Un choix délibéré et forcé de mots polémiques

  • Si le bitcoineur se voit épargné en apparence l'incrimination d'être  socialement nuisible tous ceux qui connaissent la littérature sur la  tétrade noire  auront compris.
  • La définition donnée du machiavélisme (outre qu'elle n'a évidemment qu'un peu d'eau de cuisson en commun avec la pensée du Florentin) colle si mal à l'investissement en crypto que le début du point 1.1 de l'article en devient risible.
  • Le sadisme, invoqué quant au troll (qui ne distingue guère le bitcoineur moyen du twitto moyen) n'est pas retenu à charge contre le simple crypto-investisseur. Il aura pu faire ses pâques la conscience en paix.
  • Le narcissisme invoqué (pour tout investissement risqué, d'ailleurs) est tellement la marque d'une époque - le livre tragique de Christopher Lash ne date pas d'hier - qu'il pourrait aujourd'hui être réquisitionné dans l'analyse d'à peu près n'importe quel passant dans la rue. On ne contestera donc, en ce qui concerne l'intérêt pour les cryptos, ni le FoMO ni une belle couche de narcissisme. Mais so what?

So What ?

La lecture de la fort courte partie 5 Limites et recherche future et de la brève conclusion suggère que les auteurs ne se sont même pas convaincus eux-mêmes autant qu'ils ont voulu le laisser croire dans les articles ultérieurement destinés au grand public (comme celui paru dans The Conversation).

Ainsi, avouent-ils en conclusion ce par quoi ils auraient dû commencer :  les chercheurs devraient réaliser comment la méfiance envers les politiciens peut activement conduire l'intention d'achat pour les investissements non soutenus par le gouvernement pour les investisseurs machiavéliques . Quelques bonnes conversations au café du coin auraient sans doute déniaisé les esprits.
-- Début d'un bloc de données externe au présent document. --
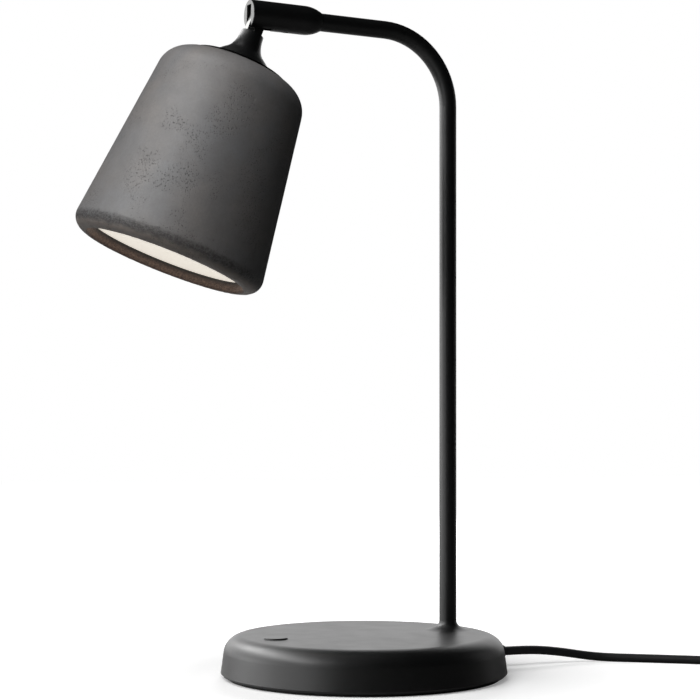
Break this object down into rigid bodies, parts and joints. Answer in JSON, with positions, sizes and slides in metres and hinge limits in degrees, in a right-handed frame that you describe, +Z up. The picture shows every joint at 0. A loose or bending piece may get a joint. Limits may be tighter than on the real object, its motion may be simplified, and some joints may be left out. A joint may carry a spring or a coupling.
{
  "type": "table lamp",
  "caption": "Table lamp with a tilting bell-shaped concrete shade on a bent steel arm, round weighted base, push dimmer and mains lead.",
  "frame": {"origin": "centre of the foot pad's underside, on the table", "axes": "+Z up, the pole stands at +X and the arm reaches towards -X over the base, so XZ is the arm's plane"},
  "size_m": [0.5288, 0.2631, 0.45],
  "materials": {
    "powder_coat": "satin black powder coat",
    "concrete": "matte cast concrete with fine pores",
    "opal_diffuser": "matte opal",
    "bare_steel": "brushed",
    "zinc_steel": "zinc plated",
    "cast_ballast": "as cast",
    "sink_aluminium": "machined",
    "foot_rubber": "matte",
    "cord_rubber": "matte black sheath",
    "plug_plastic": "fine textured",
    "pin_brass": "nickel-tinted brass",
    "tie_fabric": "woven hook-and-loop",
    "wire_sleeve": "smooth",
    "circuit_board": "solder mask",
    "led_phosphor": "phosphor",
    "white_plastic": "moulded",
    "dark_plastic": "moulded"
  },
  "bodies": {
    "stand": {"foot_pad": "foot_rubber", "base_body": "powder_coat", "base_cover": "zinc_steel", "cover_screws": "zinc_steel", "ballast_plate": "cast_ballast", "ballast_screws": "zinc_steel", "pole_foot": "powder_coat", "pole_washer": "zinc_steel", "pole_nut": "zinc_steel", "pole_tube": "powder_coat", "arm_end_plug": "bare_steel", "pole_wire": "wire_sleeve", "button_spring": "bare_steel", "dimmer_board": "circuit_board", "board_screws": "zinc_steel", "tact_switch": "dark_plastic", "led_driver": "white_plastic", "driver_screws": "zinc_steel", "terminal_block": "white_plastic", "cord_gland": "cord_rubber", "cord_inner": "cord_rubber", "cord_clamp": "dark_plastic", "clamp_screws": "zinc_steel", "cord_lead": "cord_rubber", "cord_tail": "cord_rubber", "cord_coil": "cord_rubber", "coil_tie": "tie_fabric", "plug_relief": "cord_rubber", "plug_body": "plug_plastic", "plug_pins": "pin_brass"},
    "button": {"dimmer_button": "powder_coat"},
    "barrel": {"joint_barrel": "powder_coat", "set_screw": "bare_steel", "swivel_brake": "white_plastic", "hinge_pin": "bare_steel", "friction_washers": "white_plastic"},
    "head": {"knuckle": "powder_coat", "head_wire": "wire_sleeve", "neck_cap": "powder_coat", "neck_gasket": "foot_rubber", "shade_shell": "concrete", "inner_washer": "zinc_steel", "lock_nut": "zinc_steel", "sink_nut": "zinc_steel", "heat_sink": "sink_aluminium", "led_board": "circuit_board", "led_chips": "led_phosphor", "reflector": "white_plastic", "sink_screws": "zinc_steel", "diffuser": "opal_diffuser"}
  },
  "joints": [
    {"name": "dimmer_press", "type": "slide", "parent": "stand", "child": "button", "axis": [0, 0, -1], "range_m": [0, 0.001], "stiffness_N_per_m": 800, "springref_m": -0.002, "deforming": ["button_spring"]},
    {"name": "head_swivel", "type": "hinge", "parent": "stand", "child": "barrel", "pos_m": [-0.0575, 0, 0.4405], "axis": [1, 0, 0], "range_deg": [-94.7, 85.3]},
    {"name": "head_tilt", "type": "hinge", "parent": "barrel", "child": "head", "pos_m": [-0.0762, 0, 0.4405], "axis": [0, 0.9967, 0.0812], "range_deg": [-35.3, 69.7]}
  ]
}
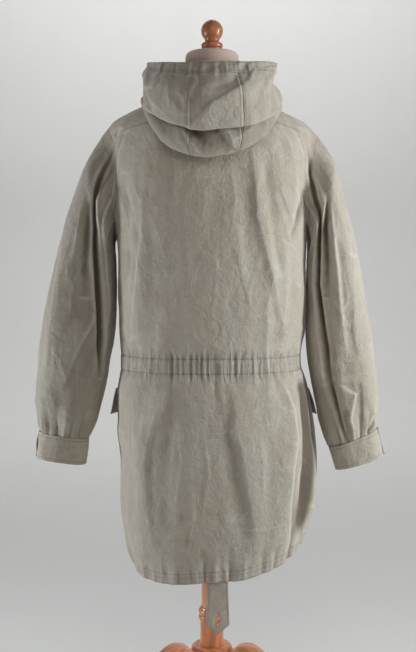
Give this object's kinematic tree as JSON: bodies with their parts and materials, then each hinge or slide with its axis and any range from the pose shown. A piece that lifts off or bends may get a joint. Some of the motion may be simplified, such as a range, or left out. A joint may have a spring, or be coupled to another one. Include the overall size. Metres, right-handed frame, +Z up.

 Nous ne suggérons pas que tous les acheteurs de cryptomonnaies présentent les caractéristiques de la tétrade noire. Nous étudions plutôt un sous-ensemble de personnes intéressées par les cryptomonnaies qui présentent ces caractéristiques. Nos résultats montrent que les narcissiques aiment les cryptomonnaies qui sont fondées sur la positivité.

Au total, malgré l'apparat de notes, les détails de la méthode employée et tout le verbiage savant, cet article n'apprend rien ni sur les pervers ni sur les cryptomonnaies ; bien moins en tout cas que sur les auteurs.

Ceux-ci auraient pu, unissant leurs diverses expériences nationales, se demander si ce n'est pas le narcissisme qui conduit un Australien à vouloir la république, le machiavelisme qui conduit un Britannique au Brexit ou encore la psychopathie qui conduit un Danois à rester dans l'Union Européenne après avoir voté  non  jadis.

En France comme ailleurs, narcissiques, sadiques et pervers de tout poil votent aussi ! J'aurais bien envie d'emmerder affectueusement les chercheurs en leur demandant ce qu'ils en pensent.